Synthetic spatial data must pass rigorous privacy audits before deployment. Even when direct identifiers are removed, coordinate precision and spatial clustering can enable re-identification attacks through linkage or proximity inference. Privacy and compliance engineers should embed automated audit workflows that verify differential privacy budgets, k-anonymity thresholds, and spatial obfuscation parameters.
CI gates should execute privacy validation scripts that:
Measure spatial resolution against disclosure risk models.
Verify that generated geometries do not intersect with restricted zones (e.g., critical infrastructure, protected habitats).
Validate that attribute perturbation meets configured epsilon bounds.
These checks must be tightly coupled with Privacy-Preserving Generation Frameworks to ensure that generation parameters and compliance gates remain synchronized. Automated privacy reporting should be archived alongside each artifact to satisfy regulatory audit requirements and maintain a verifiable chain of custody.
Spatial datasets are inherently large and computationally expensive to regenerate. CI/CD pipelines must implement strict artifact retention policies that balance storage costs with reproducibility requirements. Versioned storage should leverage cloud-native formats like GeoParquet, which optimize spatial indexing and enable predicate pushdown for downstream queries.
Data contracts should be version-controlled alongside generation manifests. Each contract must define:
Schema evolution rules (e.g., allowed column additions, type coercion limits)
Spatial extent and CRS constraints
Minimum/maximum geometry counts and attribute distributions
Retention windows and archival triggers
When a pipeline detects a contract violation during validation, it should automatically quarantine the artifact, notify the responsible engineering team, and prevent downstream consumption.
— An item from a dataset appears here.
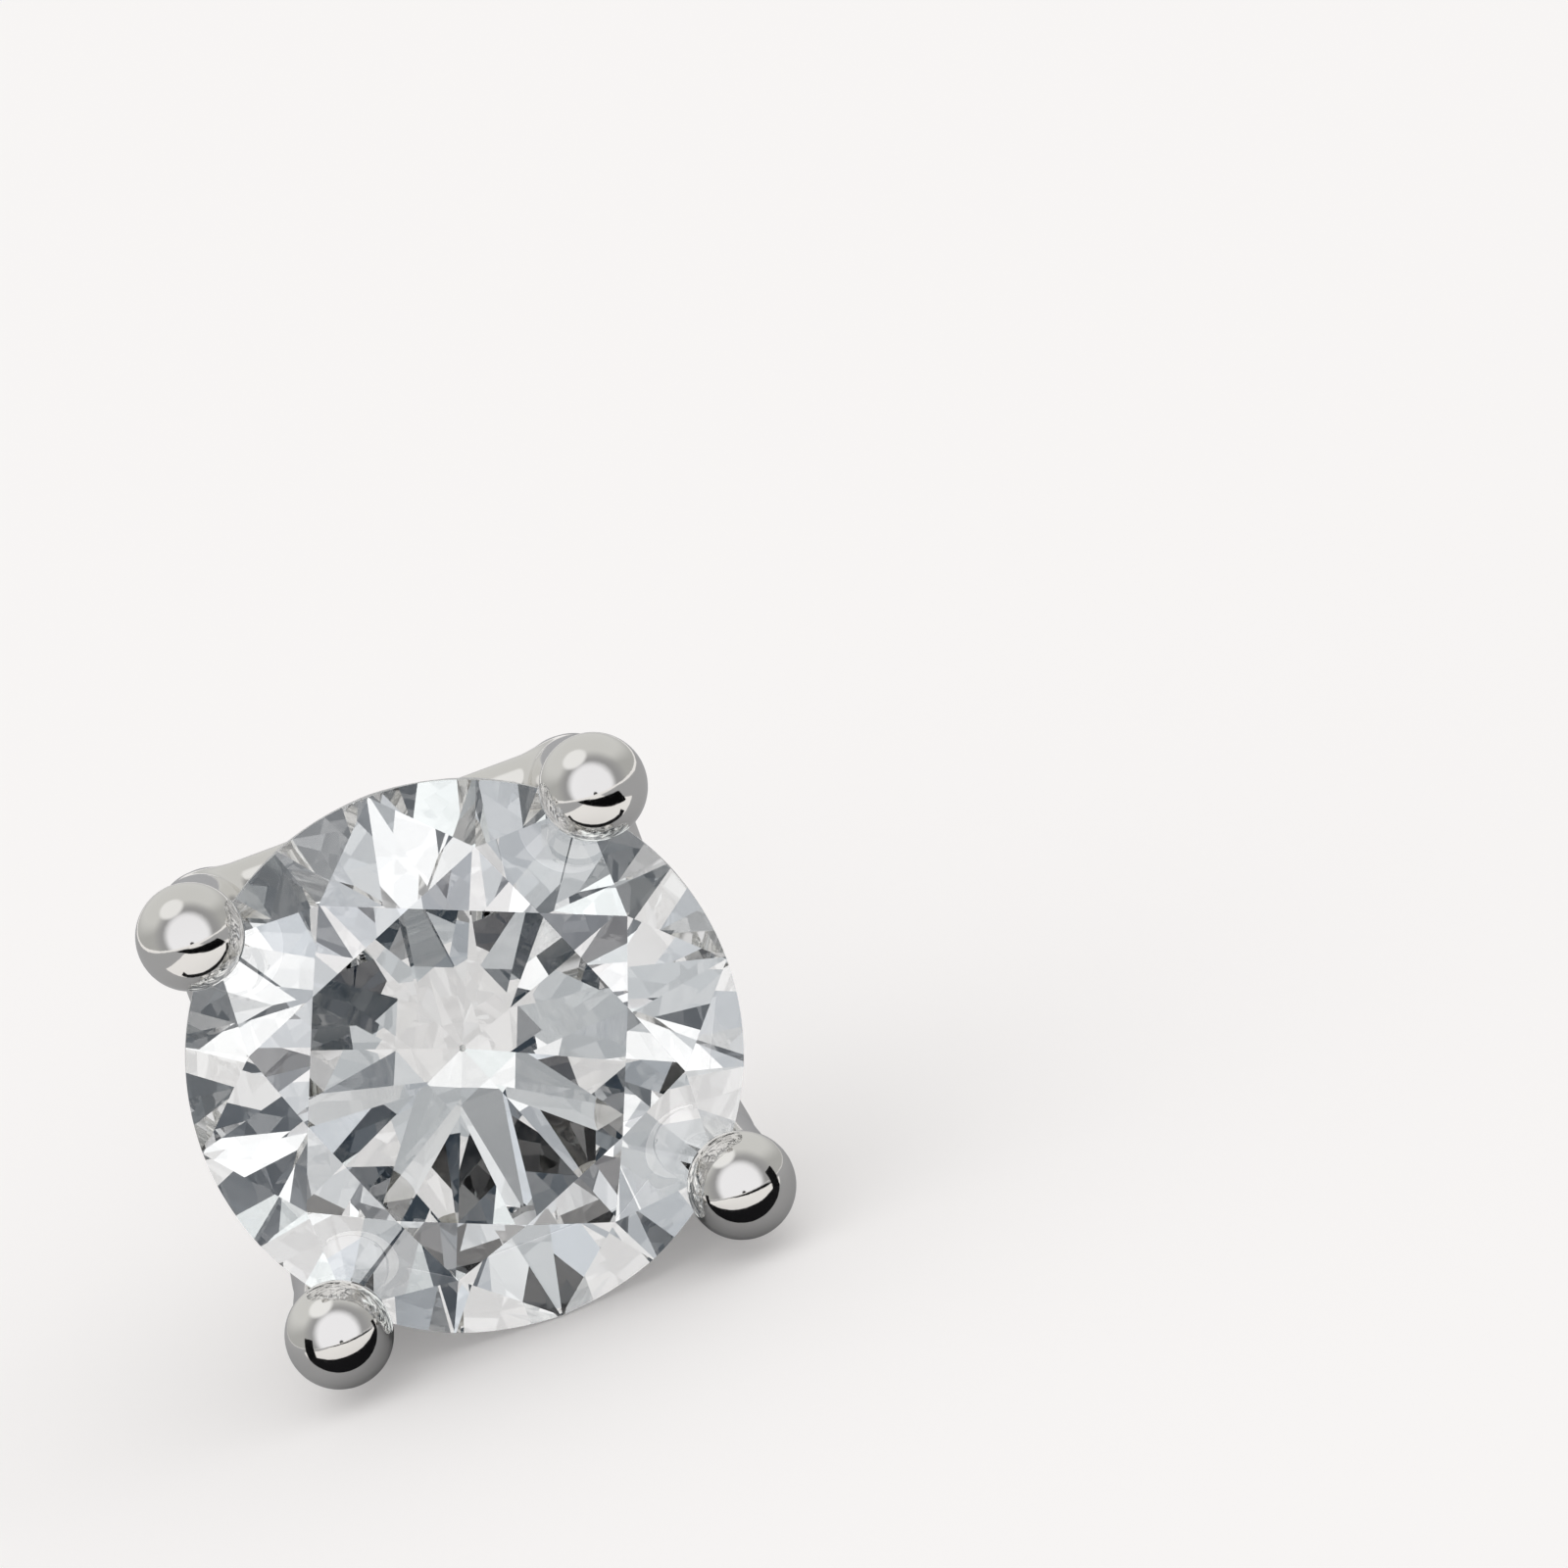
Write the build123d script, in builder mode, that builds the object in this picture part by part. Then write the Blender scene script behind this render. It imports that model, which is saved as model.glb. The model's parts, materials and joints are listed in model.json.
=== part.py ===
from build123d import *
import os
from math import asin, atan2, cos, degrees, hypot, radians, sin, tan

# A stud earring: one round brilliant stone in a four-prong wire basket, with a straight ear post.
#
# The head's own frame has its origin on the axis at the middle of the girdle, and z out through the
# table. The stud lies on its side, on the stone's girdle and the tip of its post, so the plane `lying`
# places the head's frame in the part's frame: millimetres, +Z up, the stone facing -Y, the origin on
# the floor under the middle of the part.

# ---- Driving dimensions, in millimetres and degrees ----

# Stone
girdle_diameter = 5.0
girdle_thickness = 0.16  # where the bezel facets meet it
table_share = 0.61  # corner to corner, of the girdle's diameter
star_share = 0.50  # how far a star facet reaches from the table's edge to the girdle
lower_girdle_share = 0.77  # how far a lower girdle facet reaches from the girdle to the culet
crown_angle = 34.5
pavilion_angle = 40.75
culet_radius = 0.03
mains = 8  # bezel facets round the crown, and main facets round the pavilion

# Setting
prong_wire_radius = 0.43
prong_reach = 2.716  # from the axis to the middle of a prong and of its ball
prong_azimuths = (45, 135)  # each wire makes two opposite prongs
prong_lean = 7.0  # of a prong's leg, inwards as it goes back
base_height = -2.95  # of the straight stretch under the stone that joins two opposite legs
base_bend_radius = 1.20
ball_radius = 0.49
ball_height = 0.36
rail_wire_radius = 0.40
rail_height = -1.52
boss_front_radius = 0.95
boss_back_radius = 0.72
boss_front_height = -2.70
boss_back_height = -3.55
boss_edge_radius = 0.12
stone_clearance = 0.025

# Ear post
post_radius = 0.40
post_length = 10.5  # out of the setting
post_foot_radius = 0.22  # the thinner end, which stands in the setting's socket
post_foot_length = 0.60
post_clearance = 0.02
groove_from_tip = 2.2
groove_width = 0.50
groove_depth = 0.07

# ---- Worked out: the stone's heights, reaches and slopes ----

girdle_radius = girdle_diameter / 2
table_radius = table_share * girdle_radius
crown_foot = girdle_thickness / 2
pavilion_foot = -girdle_thickness / 2
table_height = crown_foot + (girdle_radius - table_radius) * tan(radians(crown_angle))
half_step = 180 / mains  # from a main facet's middle to the ridge beside it
quarter_step = half_step / 2
ridge_share = cos(radians(half_step))
chord_share = cos(radians(quarter_step))
table_apothem = table_radius * ridge_share
chord_reach = girdle_radius * chord_share

star_tip_reach = table_apothem + star_share * (girdle_radius - table_apothem)
star_tip_rise = (girdle_radius - star_tip_reach * ridge_share) * tan(radians(crown_angle))
star_fall = table_height - crown_foot - star_tip_rise
star_angle = degrees(atan2(star_fall, star_tip_reach - table_apothem))
upper_girdle_run = (girdle_radius - star_tip_reach) * chord_share
upper_girdle_angle = degrees(atan2(star_tip_rise, upper_girdle_run))

lower_tip_reach = (1 - lower_girdle_share) * girdle_radius
lower_tip_drop = (girdle_radius - lower_tip_reach * ridge_share) * tan(radians(pavilion_angle))
lower_girdle_run = (girdle_radius - lower_tip_reach) * chord_share
lower_girdle_angle = degrees(atan2(lower_tip_drop, lower_girdle_run))
culet_height = pavilion_foot - (girdle_radius - culet_radius) * tan(radians(pavilion_angle))

# ---- Worked out: where a prong's leg meets its base and the rails ----

base_reach = prong_reach - (ball_height - base_height) * tan(radians(prong_lean))
rail_corner_reach = prong_reach - (ball_height - rail_height) * tan(radians(prong_lean))
rail_length = rail_corner_reach * 2**0.5
rail_reach = rail_length / 2

# ---- Worked out: how the stud lies ----

post_front_height = boss_back_height + post_foot_length
post_shoulder_height = boss_back_height - post_clearance
tip_centre_height = boss_back_height - post_length + post_radius
girdle_to_tip = pavilion_foot - tip_centre_height
tilt = atan2(girdle_radius, girdle_to_tip) - asin(post_radius / hypot(girdle_to_tip, girdle_radius))
axis_lift = post_radius - tip_centre_height * sin(tilt)
low_ball_drop = prong_reach * sin(radians(prong_azimuths[0]))
front_reach = low_ball_drop * sin(tilt) + ball_height * cos(tilt) + ball_radius
back_reach = post_radius - tip_centre_height * cos(tilt)
lying = Plane(
    origin=(0, (front_reach - back_reach) / 2, axis_lift),
    x_dir=(1, 0, 0),
    z_dir=(0, -cos(tilt), sin(tilt)),
)
head_axis = Axis(lying.origin, lying.z_dir)


def facet_plane(azimuth, slope, reach, height):
    """A facet's plane, facing out of the stone. It holds the point that far from the axis and that high."""
    facing = Vector(sin(radians(slope)), 0, cos(radians(slope))).rotate(Axis.Z, azimuth)
    point = Vector(reach, 0, height).rotate(Axis.Z, azimuth)
    return Plane(lying * Plane(origin=point, z_dir=facing))


def blade_plane(azimuth):
    """The plane through the head's axis at an azimuth: x away from the axis, y along it to the table."""
    outward = Vector(1, 0, 0).rotate(Axis.Z, azimuth)
    facing = Vector(0, -1, 0).rotate(Axis.Z, azimuth)
    return Plane(lying * Plane(origin=(0, 0, 0), x_dir=outward, z_dir=facing))


# ---- Stone: a round blank cut by rings of flat facets ----

crown_rings = (
    # facets, first azimuth, slope, reach, height
    (mains, 0, crown_angle, girdle_radius, crown_foot),
    (mains, half_step, star_angle, table_apothem, table_height),
    (2 * mains, quarter_step, upper_girdle_angle, chord_reach, crown_foot),
)
pavilion_rings = (
    (mains, 0, 180 - pavilion_angle, girdle_radius, pavilion_foot),
    (2 * mains, quarter_step, 180 - lower_girdle_angle, chord_reach, pavilion_foot),
    (1, 0, 180, 0, culet_height),
)

with BuildPart() as stone:
    with BuildSketch(lying.offset(table_height)):
        Circle(girdle_radius)
    extrude(amount=-2 * girdle_radius)
    for facets, first_azimuth, slope, reach, height in crown_rings + pavilion_rings:
        for number in range(facets):
            azimuth = first_azimuth + number * 360 / facets
            split(bisect_by=facet_plane(azimuth, slope, reach, height), keep=Keep.BOTTOM)
stone.part.label = "stone"

# ---- Setting: two bent wires that cross under the stone, four rails, and a boss for the post ----

with BuildPart() as setting:
    for azimuth in prong_azimuths:
        with BuildLine(blade_plane(azimuth)) as spine:
            FilletPolyline(
                (prong_reach, ball_height),
                (base_reach, base_height),
                (-base_reach, base_height),
                (-prong_reach, ball_height),
                radius=base_bend_radius,
            )
        with BuildSketch(Plane(origin=spine.line @ 0, z_dir=spine.line % 0)):
            Circle(prong_wire_radius)
        sweep(path=spine.line)

    with Locations(lying.offset(ball_height)):
        with PolarLocations(prong_reach, 2 * len(prong_azimuths), start_angle=prong_azimuths[0]):
            Sphere(ball_radius)

    for number in range(4):
        with BuildSketch(blade_plane(90 * number)):
            with Locations((rail_reach, rail_height)):
                Circle(rail_wire_radius)
        extrude(amount=rail_length / 2, both=True)

    with BuildSketch(blade_plane(0)) as boss_profile:
        with BuildLine():
            Polyline(
                (0, boss_front_height),
                (boss_front_radius, boss_front_height),
                (boss_back_radius, boss_back_height),
                (0, boss_back_height),
                close=True,
            )
        make_face()
        fillet(boss_profile.vertices().sort_by(Axis.X)[2:], boss_edge_radius)
    revolve(axis=head_axis)

    # The seat: the stone's outline, a little larger, turned round the axis.
    with BuildSketch(blade_plane(0)):
        with BuildLine():
            Polyline(
                (-girdle_radius, crown_foot),
                (-table_radius, table_height),
                (table_radius, table_height),
                (girdle_radius, crown_foot),
                (girdle_radius, pavilion_foot),
                (0, culet_height),
                (-girdle_radius, pavilion_foot),
                close=True,
            )
        make_face()
        offset(amount=stone_clearance, kind=Kind.INTERSECTION)
        Rectangle(
            2 * girdle_diameter, 2 * girdle_diameter, align=(Align.MIN, Align.CENTER), mode=Mode.INTERSECT
        )
    revolve(axis=head_axis, mode=Mode.SUBTRACT)

    # The socket that the post stands in.
    with BuildSketch(lying.offset(boss_back_height)):
        Circle(post_foot_radius + post_clearance)
    extrude(amount=post_foot_length + post_clearance, mode=Mode.SUBTRACT)
setting.part.label = "setting"

# ---- Ear post: a straight wire with a rounded tip and a shallow groove that a clutch grips ----

with BuildPart() as ear_post:
    with BuildSketch(blade_plane(0)):
        groove_height = tip_centre_height - post_radius + groove_from_tip
        with BuildLine():
            Polyline(
                (0, post_front_height),
                (post_foot_radius, post_front_height),
                (post_foot_radius, post_shoulder_height),
                (post_radius, post_shoulder_height),
                (post_radius, groove_height + groove_width / 2),
            )
            ThreePointArc(
                (post_radius, groove_height + groove_width / 2),
                (post_radius - groove_depth, groove_height),
                (post_radius, groove_height - groove_width / 2),
            )
            Line((post_radius, groove_height - groove_width / 2), (post_radius, tip_centre_height))
            CenterArc((0, tip_centre_height), post_radius, 0, -90)
            Line((0, tip_centre_height - post_radius), (0, post_front_height))
        make_face()
    revolve(axis=head_axis)
ear_post.part.label = "ear_post"

os.makedirs("parts", exist_ok=True)
export_step(stone.part, "parts/stone.step")
export_step(setting.part, "parts/setting.step")
export_step(ear_post.part, "parts/ear_post.step")

print(f"tilt {degrees(tilt):.3f} degrees, axis lift {axis_lift:.3f}, head centre y {lying.origin.Y:.3f}")
print(f"star {star_angle:.2f}, upper girdle {upper_girdle_angle:.2f}, lower girdle {lower_girdle_angle:.2f}")
print(f"table height {table_height:.3f}, culet height {culet_height:.3f}")
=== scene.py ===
import json
from math import asin, atan2, cos, degrees, pi, radians, sin, tan

import bmesh
import bpy
import numpy as np
from mathutils import Matrix, Vector


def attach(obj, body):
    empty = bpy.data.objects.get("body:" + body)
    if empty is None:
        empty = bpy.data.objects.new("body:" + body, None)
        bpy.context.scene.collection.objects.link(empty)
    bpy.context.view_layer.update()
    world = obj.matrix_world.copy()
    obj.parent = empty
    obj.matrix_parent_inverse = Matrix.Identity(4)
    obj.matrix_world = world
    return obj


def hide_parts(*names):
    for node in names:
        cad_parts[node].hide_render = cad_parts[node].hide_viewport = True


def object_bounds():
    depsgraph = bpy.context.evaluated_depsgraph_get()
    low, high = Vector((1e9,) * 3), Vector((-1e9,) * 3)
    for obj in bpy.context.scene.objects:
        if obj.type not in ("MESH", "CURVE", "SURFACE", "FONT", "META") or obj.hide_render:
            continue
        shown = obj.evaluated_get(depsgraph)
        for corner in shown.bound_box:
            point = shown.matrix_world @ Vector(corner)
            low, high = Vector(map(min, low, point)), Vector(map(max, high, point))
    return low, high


# A stud earring lying on its side: a round brilliant in a four-prong wire setting, with an ear post.
#
# Everything on the stud is laid out in the head's own frame, in millimetres: the origin on the axis at
# the middle of the girdle, z out through the table. `head` places that frame in the row frame.

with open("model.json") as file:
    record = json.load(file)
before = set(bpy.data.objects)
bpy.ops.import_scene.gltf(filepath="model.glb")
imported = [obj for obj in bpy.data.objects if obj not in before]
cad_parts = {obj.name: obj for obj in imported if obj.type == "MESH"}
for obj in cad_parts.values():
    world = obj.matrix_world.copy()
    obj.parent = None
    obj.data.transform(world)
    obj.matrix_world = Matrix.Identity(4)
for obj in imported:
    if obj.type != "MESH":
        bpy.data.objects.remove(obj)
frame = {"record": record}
cad_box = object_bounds()

mm = 0.001

# ---- Sizes of the stone, in millimetres and degrees ----

girdle_diameter = 5.0
girdle_thickness = 0.16  # where the bezel facets meet it
table_share = 0.61  # corner to corner, of the girdle's diameter
star_share = 0.50  # how far a star facet reaches from the table's edge to the girdle
lower_girdle_share = 0.77  # how far a lower girdle facet reaches from the girdle to the culet
crown_angle = 34.5
pavilion_angle = 40.75
culet_radius = 0.03
mains = 8  # bezel facets round the crown, and main facets round the pavilion
girdle_steps = 12  # along the edge of each upper or lower girdle facet

# ---- Sizes of the setting ----

prong_wire_radius = 0.43
prong_reach = 2.716  # from the axis to the middle of a prong and of its ball
prong_azimuths = (45, 135)  # each wire makes two opposite prongs
prong_lean = 7.0  # of a prong's leg, inwards as it goes back
base_height = -2.95  # of the straight stretch under the stone that joins two opposite legs
base_bend_radius = 1.20
ball_radius = 0.49
ball_height = 0.36
rail_wire_radius = 0.40
rail_height = -1.52
boss_front_radius = 0.95
boss_back_radius = 0.72
boss_front_height = -2.70
boss_back_height = -3.55
boss_edge_radius = 0.12
stone_clearance = 0.025
wire_fillet = 0.16  # how far solder and casting soften the corner where two wires cross
rail_fillet = 0.12
boss_fillet = 0.14
ball_fillet = 0.07

# ---- Sizes of the ear post ----

post_radius = 0.40
post_length = 10.5  # out of the setting
post_foot_radius = 0.22  # the thinner end, which stands in the setting's socket
post_foot_length = 0.60
post_clearance = 0.02
groove_from_tip = 2.2
groove_width = 0.50
groove_depth = 0.07

# ---- How finely the metal is divided ----

wire_sides = 24
ball_sides = 32
boss_sides = 48
seat_sides = 256
socket_sides = 48
post_sides = 96
bend_steps = 12
groove_steps = 12
tip_steps = 24
voxel_size = 0.04
sliver = 0.0005  # corners of a cut that are this close become one
setting_crease, post_crease = 25, 20  # degrees: an edge that turns by more stays sharp

# ---- Worked out: the stone ----

girdle_radius = girdle_diameter / 2
table_radius = table_share * girdle_radius
crown_foot = girdle_thickness / 2
pavilion_foot = -girdle_thickness / 2
table_height = crown_foot + (girdle_radius - table_radius) * tan(radians(crown_angle))
main_step = 360 / mains
half_step = main_step / 2
quarter_step = half_step / 2
ridge_share = cos(radians(half_step))
chord_share = cos(radians(quarter_step))
table_apothem = table_radius * ridge_share

star_tip_reach = table_apothem + star_share * (girdle_radius - table_apothem)
star_tip_rise = (girdle_radius - star_tip_reach * ridge_share) * tan(radians(crown_angle))
upper_girdle_slope = star_tip_rise / ((girdle_radius - star_tip_reach) * chord_share)

lower_tip_reach = (1 - lower_girdle_share) * girdle_radius
lower_tip_drop = (girdle_radius - lower_tip_reach * ridge_share) * tan(radians(pavilion_angle))
lower_girdle_slope = lower_tip_drop / ((girdle_radius - lower_tip_reach) * chord_share)
culet_height = pavilion_foot - (girdle_radius - culet_radius) * tan(radians(pavilion_angle))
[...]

This ensures that synthetic environments remain predictable and that ML training pipelines do not silently ingest degraded or non-compliant spatial data.
Deploying CI/CD for spatial data requires cross-functional alignment. GIS developers should standardize on deterministic seeding and containerized geospatial runtimes. ML engineers must define statistical tolerance thresholds that align with model performance requirements. QA teams should automate topology and bounds validation as non-negotiable CI gates. Privacy and compliance engineers must integrate audit workflows directly into the promotion pipeline. By treating spatial data generation as a software delivery process, organizations can scale synthetic environment production while maintaining strict guarantees around accuracy, compliance, and reproducibility.